Anyway, going to Gallipoli there was no corny 'this is where our nation was born' what-not. The only unpleasont thing was seeing a shoe still containing a leg bone,as well as a skull with a bullet sticking out of the forehead. This aside, it was just a lovely place to visit to remember the people that died there, the Nzers, Australians and Turks. I recommend visiting, regardless of what you think about how it formed NZ identity, and whether or not the idea of our nation being formed there is as disgusting has being served vegemite rather than marmite in the first place.The NZ memorial
3 comments:
Where did you see the skull? Surely all the remains have been properly buried?
Sounds like you guys had an amazing and insightful trip. I'm doing some research for a documentary about Australian nationalism, and am hoping to follow some people who are going to Gallipoli in 2008. Do you have any idea of where I might start to look? - online forums/ backpacker sites/ places or things in Turkey that are particularly fascinating?
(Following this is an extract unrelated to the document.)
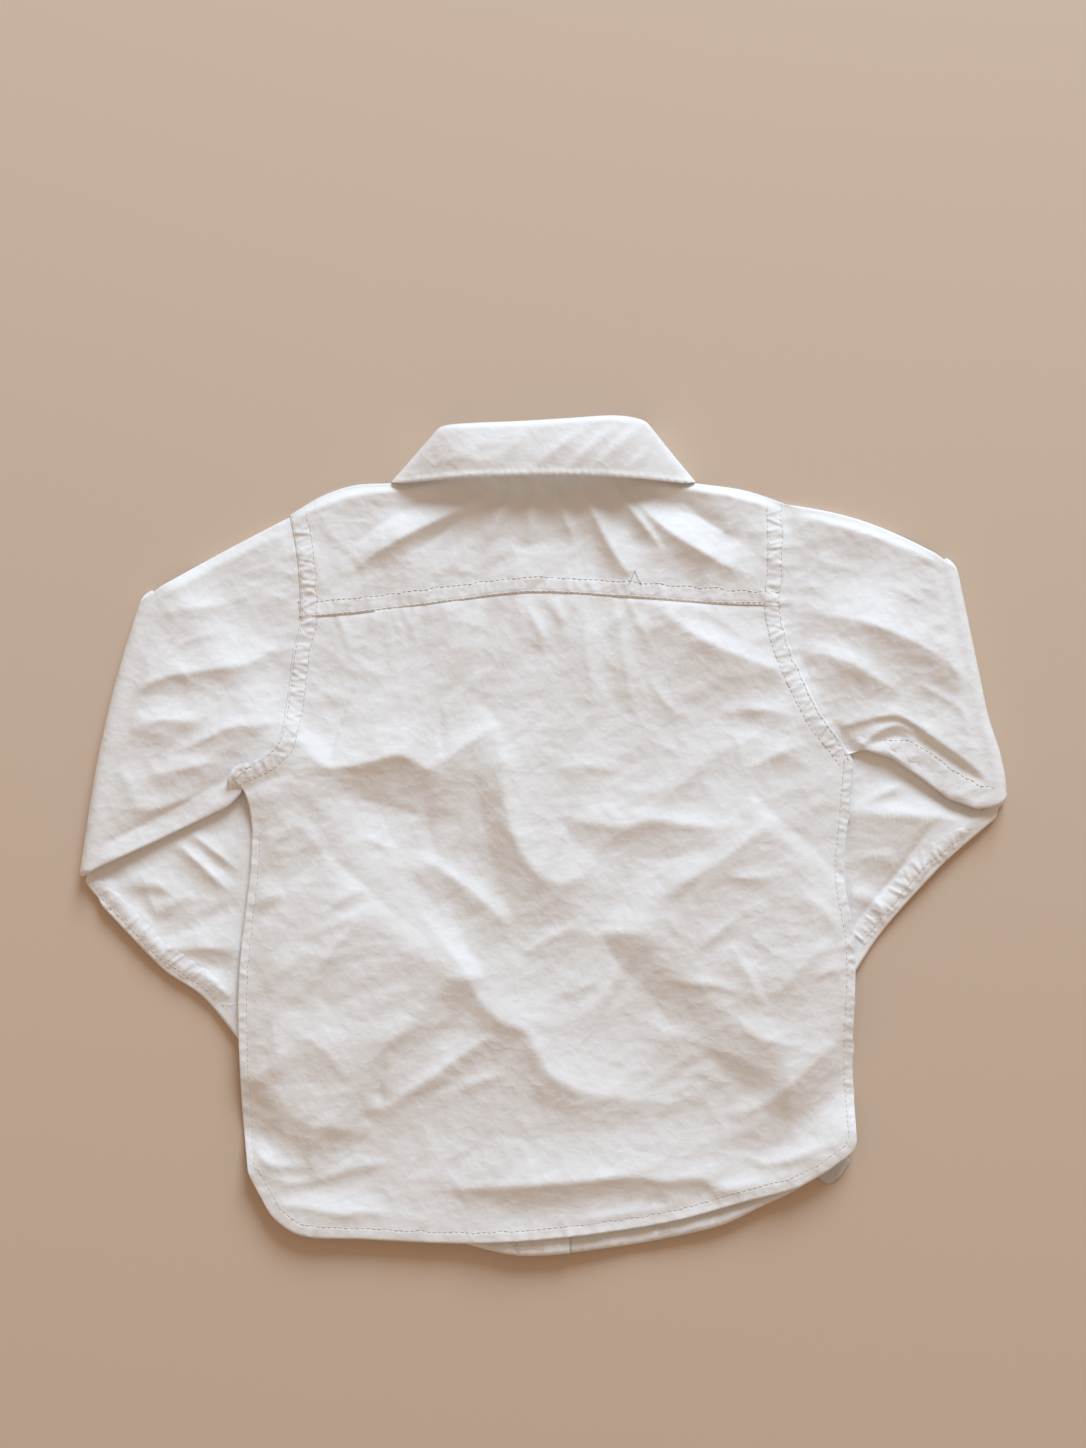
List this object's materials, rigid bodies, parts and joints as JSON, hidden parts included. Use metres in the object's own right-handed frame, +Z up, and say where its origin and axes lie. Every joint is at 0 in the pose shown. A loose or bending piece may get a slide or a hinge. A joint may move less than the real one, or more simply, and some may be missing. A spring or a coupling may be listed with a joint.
{
  "type": "crumpled blouse, a small child's buttoned shirt lying face down",
  "caption": "Crumpled long-sleeved white cotton blouse for a small child, lying face down with its collar turned over the yoke and both sleeves folded under.",
  "frame": {"origin": "on the surface the blouse lies on, under the middle of its outline", "axes": "+X to the right of the back as it lies, +Y towards the collar, +Z up"},
  "size_m": [0.4137, 0.3777, 0.0133],
  "materials": {
    "poplin": "washed white cotton poplin, matte",
    "button": "satin white resin",
    "label": "grey woven tape, blank"
  },
  "bodies": {
    "root": {"back": "poplin", "yoke": "poplin", "front_left": "poplin", "front_right": "poplin", "band_button": "poplin", "band_buttonhole": "poplin", "sleeve_left": "poplin", "sleeve_right": "poplin", "cuff_left": "poplin", "cuff_right": "poplin", "collar_leaf": "poplin", "collar_stand": "poplin", "button_1": "button", "button_2": "button", "button_3": "button", "button_4": "button", "button_5": "button", "button_6": "button", "button_collar": "button", "cuff_button_left": "button", "cuff_button_right": "button", "care_label": "label"}
  },
  "joints": []
}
Would be great to hear some more about your journey too, you can email me at kali@redithaka.com.au.
Thanks, Kali Reid
+61 2 9360 0095.
Hi there! Greetings from Turkey!
It is really interesting to read Gallipoli from New Zelander's eye. My childhood pasted with lots of travels to Gallipoli. Thats why Gallipoli has a very important place inside me.. Yes, being New Zelander or Australian matters in Turkey. During WW1, they came to Gallipoli campaign as an enemy but left these lands as a friend. Ask anyone, every Turk likes New Zelanders and Australians. The friendship started on the battlefield. Thanks to Mustafa Kemal Ataturk who is the founder of Republic of Turkey, he hardened this relation. Did you read his speech to dead ANZAC soldiers' mothers? This speech effected me too much... Anyhow, I wrote too much, am cutting here. Have a nice day fellas, take care!